How do you do that? By comparing your behavioral cohorts.
If you’re handy with pivot tables and conditional formatting and have a lot of time on your hands, you can do it in a spreadsheet.
Or you can use one of the many tools designed to streamline the churn cohort analysis process. Amplitude, for examplitude, is purpose-built for creating and comparing behavioral cohorts in a flash.
(Here’s a quick guide on how to use Amplitude for cohort analysis.)
As you get deep into the data, don’t forget your purpose. You’re trying to find the combinations of behaviors and features that are influencing retention—positively or negatively.
That means you need to be analyzing this stuff in a way that spits out hypotheses ripe for the testing.
4. Iterate, rinse, and repeat
ALERT: You’ve just found that users who don’t complete your onboarding checklist fall off by 67% by day 10.
Obviously, it’s time to change everything. Add dozens of reminders from day 1 to day 7 to complete the checklist.
We’re kidding. Please don’t do that.
You’re just as likely to increase churn with harsh pivots like that. Try this instead: Test, test and test some more.
Your gut feeling that you need to add some reminders about the checklist to promote the best onboarding experiences may be exactly right. That’s great, but test it so you can back it up with data.
And if you test a change to your app that improves retention, don’t stop there.
You should have at least a handful of other hypotheses to test. Test those, too.
Why? Because you may find that other changes reduce churn even more than the first one you tested.
Be thorough. Take your time. Iterate it, rinse it, repeat it until you’ve solved the problem you came to solve.
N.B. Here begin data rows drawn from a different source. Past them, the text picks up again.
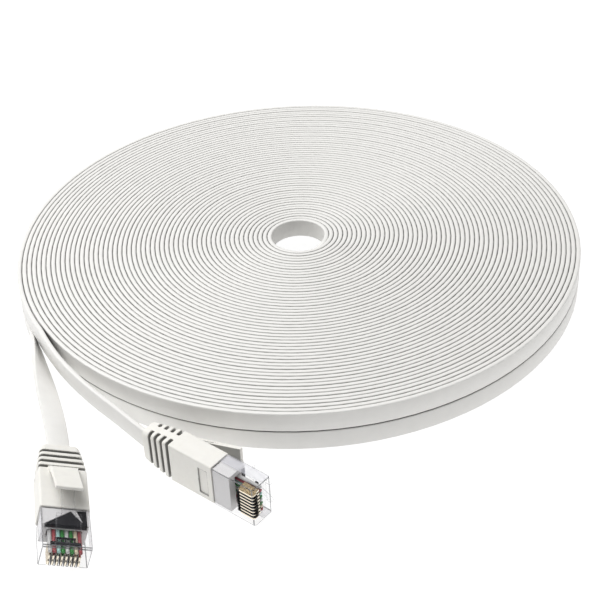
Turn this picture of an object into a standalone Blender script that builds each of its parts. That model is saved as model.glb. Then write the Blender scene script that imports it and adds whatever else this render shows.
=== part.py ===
"""Flat ethernet patch cable, wound as a two-layer pancake, with a booted modular plug on each end.

The coil stands on z = 0. Each plug is modelled in its own frame, held by an empty at the middle of
the boot's front edge: +X runs out of the plug's nose, +Z from the contact side to the latch side.
"""

import math

import bmesh
import bpy
from mathutils import Vector

MM = 0.001
GAP = 0.3 * MM

# Cable and coil
CABLE_WIDTH = 5.8 * MM
CABLE_THICKNESS = 1.35 * MM
TURN_PITCH = 1.407 * MM
COIL_CENTRE = (0.352 * MM, 19.611 * MM)
COIL_RADIUS = 83.0 * MM
TAIL_RADIUS = COIL_RADIUS + CABLE_THICKNESS / 2 + 0.2 * MM
LOWER_MIDDLE = CABLE_WIDTH / 2
UPPER_MIDDLE = CABLE_WIDTH * 1.5 + GAP
UPPER_HOLE_RADIUS = 8.42 * MM
LOWER_HOLE_RADIUS = 18.0 * MM
TAIL_A_LEAVES = -163.0
TAIL_B_LEAVES = -150.0
OUTLINE_STEPS = 84
HOLE_STEPS = 32

# Centre fold, as angles about the coil and radii of the cable's middle
FOLD_INNER_RADIUS = 7.45 * MM
FOLD_OUTER_RADIUS = 17.0 * MM
FOLD_START = -10.0
FOLD_TURN = -170.0
FOLD_END = -124.0

# Plug frames: the boot's front edge from the coil's centre, then heading, nose lift and roll in degrees
PLUG_PLACES = {
    "a": ((-60.7 * MM, -109.3 * MM, 2.09 * MM), -80.6, 1.0, 19.3),
    "b": ((-24.1 * MM, -101.5 * MM, 6.0 * MM), -40.0, 0.0, 90.0),
}

# Boot
BOOT_LENGTH = 23.9 * MM
BOOT_WIDTH = 12.0 * MM
BOOT_THICKNESS = 6.7 * MM
BOOT_REAR_WIDTH = 9.6 * MM
BOOT_REAR_THICKNESS = 5.0 * MM
BOOT_TAPER_START = -14.0 * MM
SOCKET = (-8.5 * MM, 0.0, 10.8 * MM, 0.6 * MM, 6.1 * MM)
CABLE_CHANNEL_WIDTH = 6.5 * MM
CABLE_CHANNEL_HEIGHT = 2.0 * MM
CABLE_LEVEL = 3.3 * MM
GROOVE_PLACES = (-14.6 * MM, -16.75 * MM, -18.9 * MM, -21.05 * MM)
GROOVE_WIDTH = 0.9 * MM
GROOVE_DEPTH = 1.3 * MM
SPINE_WIDTH = 1.9 * MM

# Snagless tongue, as an outline in the plane of x and z, and its hinge
TONGUE_ROOT_WIDTH = 7.4 * MM
TONGUE_WIDTH = 6.4 * MM
TONGUE_HINGE = (-13.8 * MM, 7.4 * MM)

# Modular plug
PLUG_WIDTH = 11.68 * MM
PLUG_HEIGHT = 6.5 * MM
PLUG_FRONT = 13.3 * MM
SPIGOT_REAR = -8.2 * MM
SPIGOT_WIDTH = 10.2 * MM
SPIGOT_BOTTOM = 0.9 * MM
SPIGOT_TOP = 5.8 * MM
CONTACT_PITCH = 1.02 * MM
CONTACT_COUNT = 8
CONTACT_THICKNESS = 0.32 * MM
CONTACT_SLOT = 0.5 * MM
WIRE_DIAMETER = 0.92 * MM
WIRE_LEVEL = 3.9 * MM
LATCH_HINGE = (12.6 * MM, 7.35 * MM)
LATCH_WIDTH = 6.0 * MM
LATCH_ARM_WIDTH = 3.3 * MM
SPIGOT_ROOM = ((SPIGOT_REAR - 1.0 * MM, -4.35 * MM, 1.3 * MM), (1.0 * MM, 4.35 * MM, 5.4 * MM))
SLEEVE_ROOM = ((0.7 * MM, -5.35 * MM, 0.55 * MM), (5.55 * MM, 5.35 * MM, 5.95 * MM))
WIRE_ROOM = ((5.45 * MM, -4.3 * MM, 3.1 * MM), (12.6 * MM, 4.3 * MM, 5.2 * MM))
SLEEVE_BORE = ((0.0, -4.2 * MM, 2.4 * MM), (7.0 * MM, 4.2 * MM, 4.5 * MM))
SLEEVE_CLEARANCE = 0.15 * MM
WEDGE_POCKET_FLOOR = 4.9 * MM
WEDGE_BOTTOM = 5.1 * MM
WEDGE_TOP = 5.75 * MM
COMB_BOTTOM = 4.55 * MM
COMB_TOP = 5.0 * MM

# Strain wedge from above: a gable that points back, with a straight key along one side
WEDGE_OUTLINE = (
    (5.4 * MM, -4.75 * MM), (5.4 * MM, 4.75 * MM), (1.1 * MM, 4.75 * MM),
    (1.1 * MM, 2.9 * MM), (1.0 * MM, 1.4 * MM),
)

WHITE_PVC = (0.88, 0.88, 0.86)
BOOT_WHITE = (0.86, 0.85, 0.82)
WIRE_COLOURS = (
    ("grey", (0.72, 0.72, 0.70)),
    ("red_brown", (0.42, 0.09, 0.09)),
    ("teal", (0.50, 0.78, 0.72)),
    ("green", (0.04, 0.32, 0.06)),
    ("grey", (0.72, 0.72, 0.70)),
    ("green", (0.04, 0.32, 0.06)),
    ("beige", (0.80, 0.70, 0.52)),
    ("red_brown", (0.42, 0.09, 0.09)),
)


def clear_scene():
    for thing in list(bpy.data.objects):
        bpy.data.objects.remove(thing, do_unlink=True)


def new_collection(name):
    collection = bpy.data.collections.new(name)
    bpy.context.scene.collection.children.link(collection)
    return collection


def principled(name, colour, roughness, metallic=0.0, alpha=1.0):
    """The named material, made on its first use."""
    if name in bpy.data.materials:
        return bpy.data.materials[name]
    made = bpy.data.materials.new(name)
    made.use_nodes = True
    shader = made.node_tree.nodes["Principled BSDF"]
    shader.inputs["Base Color"].default_value = (*colour, 1.0)
    shader.inputs["Roughness"].default_value = roughness
    shader.inputs["Metallic"].default_value = metallic
    shader.inputs["Alpha"].default_value = alpha
    return made


def add_object(name, data, material, parent, collection):
    made = bpy.data.objects.new(name, data)
    if material:
        data.materials.append(material)
    made.parent = parent
    collection.objects.link(made)
    return made


def add_helper(name, data, parent):
    """A cutter or a profile, which the finished part leaves out."""
    made = add_object(name, data, None, parent, cutters)
    made.hide_render = True
    made.display_type = "WIRE"
    return made


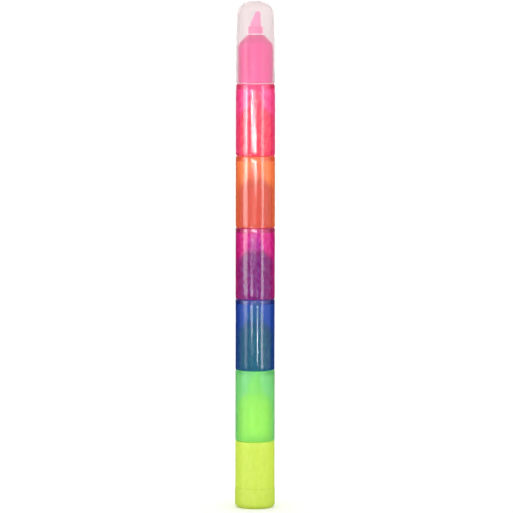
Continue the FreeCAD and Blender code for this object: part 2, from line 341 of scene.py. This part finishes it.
def tinted_plastic(name, look):
    """Translucent fluorescent plastic that emits some painted light, polished outside and satin inside. Its
    nose is milkier.
    """
    material, shader, output = new_material(name)
    nose = marked(material, "nose")
    inside = marked(material, "inside")
    share = look["share"]
    cloud = noise(material, scale=900, stretch=(1, 1, 0.6), detail=4.0)
    thin = power(look["wall"], share * (1 - look["mottle"]))
    thick = power(look["wall"], share * (1 + 1.3 * look["mottle"]))
    barrel = mixed(material, ranged(material, cloud, 0, 1), thin, thick)
    link(material, mixed(material, nose, barrel, look["nose"]), shader.inputs["Base Color"])
    clear = mixed(material, nose, look["clear"], look["clear"] * NOSE_CLEAR, "FLOAT")
    link(material, clear, shader.inputs["Transmission Weight"])
    shader.inputs["IOR"].default_value = 1.45
    smears = noise(material, scale=500, stretch=(1, 1, 0.25), detail=1.0)
    outside = roughened(material, smears, look["polish"])
    link(material, mixed(material, inside, outside, look["satin"], "FLOAT"), shader.inputs["Roughness"])
    # Painted light: the plastic emits light of its own, in place of its dye's fluorescence.
    shader.inputs["Emission Color"].default_value = (*look["painted_glow"], 1)
    shader.inputs["Emission Strength"].default_value = 1.0
    if look["waves"]:
        waves = noise(material, scale=260, stretch=(1, 1, 0.12), detail=1.0)
        normal = bumped(material, shader, waves, look["waves"] * WAVE_DEPTH)
        flow = noise(material, scale=1400, stretch=(1, 1, 0.1), detail=2.0)
        bumped(material, shader, flow, look["waves"] * FLOW_DEPTH, under=normal)
    add_absorption(material, output, power(look["wall"], 1 - share))
    return material


def satin_insert(name, colour, painted_glow):
    """Opaque moulded insert that emits painted light in its own colour. Its rim is painted paler, a painted
    highlight.
    """
    material, shader, _ = new_material(name)
    cloud = noise(material, scale=700, detail=3.0)
    tone = mixed(material, ranged(material, cloud, 0, 1), power(colour, 1.15), power(colour, 0.9))
    # The rim is painted paler: a painted highlight.
    link(material, mixed(material, marked(material, "rim"), tone, PAINTED_RIM_HIGHLIGHT), shader.inputs["Base Color"])
    shader.inputs["Subsurface Weight"].default_value = 0.25
    shader.inputs["Subsurface Scale"].default_value = 0.6 * MM
    # Painted light: the insert emits light in its own colour.
    shader.inputs["Emission Color"].default_value = (*colour, 1)
    shader.inputs["Emission Strength"].default_value = painted_glow
    grain = noise(material, scale=6000)
    link(material, ranged(material, grain, 0.28, 0.42), shader.inputs["Roughness"])
    bumped(material, shader, grain, GRAIN_DEPTH, strength=0.4)
    return material


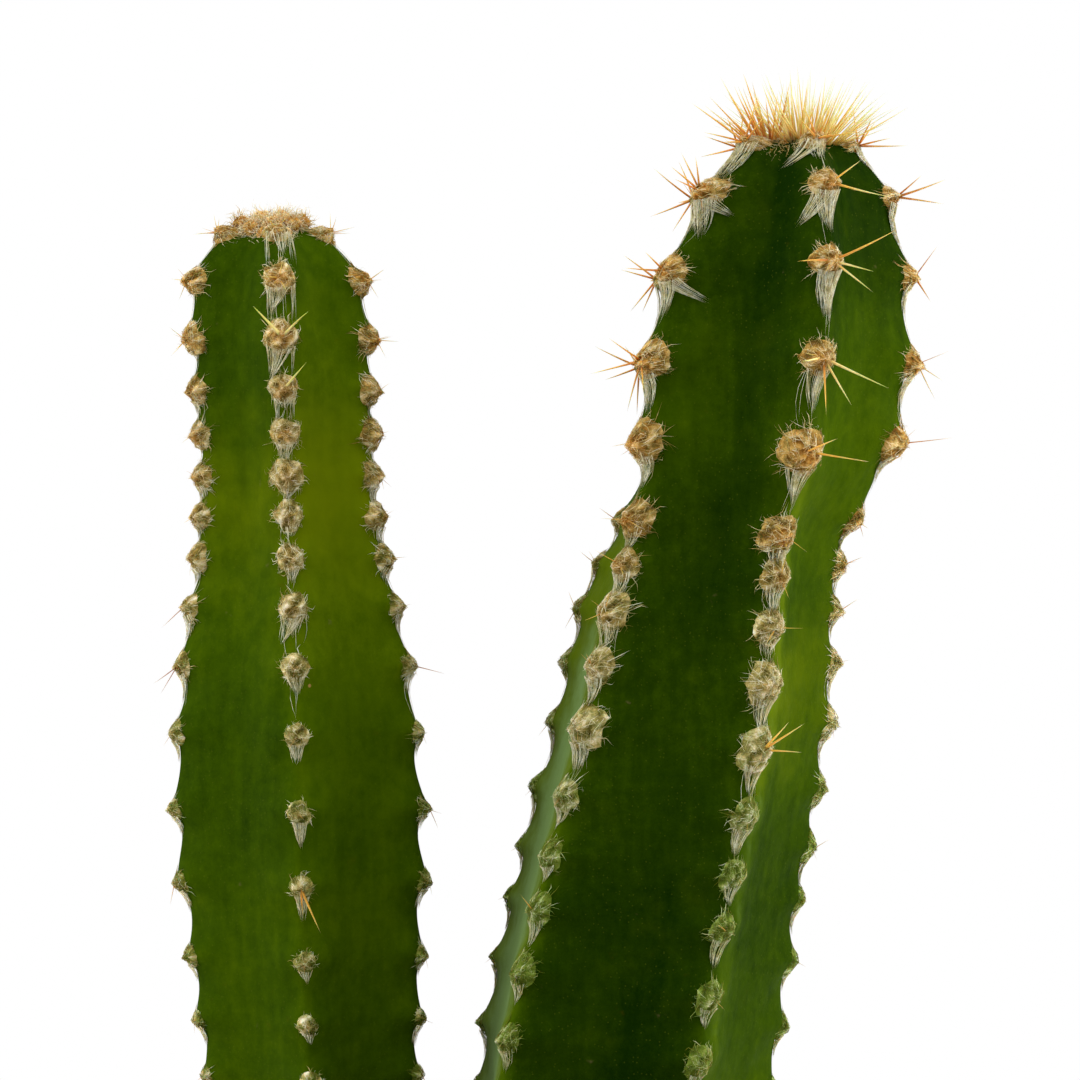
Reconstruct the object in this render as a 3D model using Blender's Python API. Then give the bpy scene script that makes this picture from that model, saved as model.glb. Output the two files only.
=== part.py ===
"""Potted fairy castle cactus, as a Blender 4.5 script. Metres, +Z up, origin at the centre of the pot's foot.

Two five-ribbed columns stand in potting mix in a plain clay pot. Each column is one grown body: its skin is
a formula of the distance down from the growing tip and the angle round the stem, and its woolly areoles and
spines are fused to it. The front, where an observer stands, is -Y.
"""

import math
import random
from dataclasses import dataclass

import bmesh
import bpy
import numpy as np
from mathutils import Matrix, Vector

MM = 0.001

# Clay pot, in millimetres
POT_HEIGHT = 112.0
POT_RIM_RADIUS = 65.0
POT_FOOT_RADIUS = 43.0
POT_WALL = 5.0
MOUTH_RADIUS = POT_RIM_RADIUS - 6.0
POT_FLOOR = 7.0
RIM_BAND_HEIGHT = 25.0
BAND_FOOT = POT_HEIGHT - RIM_BAND_HEIGHT
KNEE = BAND_FOOT - 2.0
RIM_BAND_STEP = 3.5
RIM_BAND_FLARE = 1.2
DRAIN_RADIUS = 7.0
POT_EDGE_ROUND = 1.4
POT_SIDES = 40

# Potting mix, in millimetres
SOIL_LEVEL = 100.0
SOIL_RELIEF = 1.3
SOIL_RINGS = 6
SOIL_EDGE = SOIL_LEVEL - 0.8
FIT_GAP = 0.3

# Stems
RIBS = 5
RIB_STEP = 2 * math.pi / RIBS
FLANK_TURN = math.radians(12)
SCALLOP_SHARE = 0.13
DIP_PLACE = 0.36
SCALLOP_SKEW = math.log(0.5) / math.log(DIP_PLACE)
SCALLOP_WIDTH = math.radians(12)
LOWEST_AREOLE = 7.0
COLLAR_HEIGHT = 4.0
BURIED_RINGS = 5
TIP_RINGS = (1.2, 3.2)
CURVE_SAMPLES = 1200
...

What do AdRoll’s 3X increase in upsells and GetResponse’s 60% user activation rate have in common? Us! Take advantage of Appcues suite of tools to improve your app and grow your adoption, conversion, and retention rates. Get started here.
Cohort analysis example
To give you a clearer picture of a customer cohort analysis, let's do one on a fictional data set from a productivity app.
Starting with your data, ask yourself: where do users drop off? The biggest drop is right around the 2-week mark. It’s a full 3 percentage-point drop from day 14 to day 15.
You know what to do: Hypothesize about why users are leaving.
Start with the churn. Here's the average churn rate for the productivity app based on an acquisition cohort analysis:
Then, compare that average churn rate to the rate for users who engage with certain features or complete a key action.
For example, here's that same average churn compared to the churn of users who use one of the core features of the productivity app: the checklist feature.
Bingo!
Users who engaged with the core feature (the light blue line) churned at a very low rate. Most of the people who churned did not use this core feature.
The next step in this shockingly simple and tidy fictional example, of course, is to come up with ways to adjust the factor we’ve just identified. How could we improve user engagement with the checklist?
To complete the cohort analysis, we would come up with ideas and A/B test them until we found the winner. Bingo, indeed.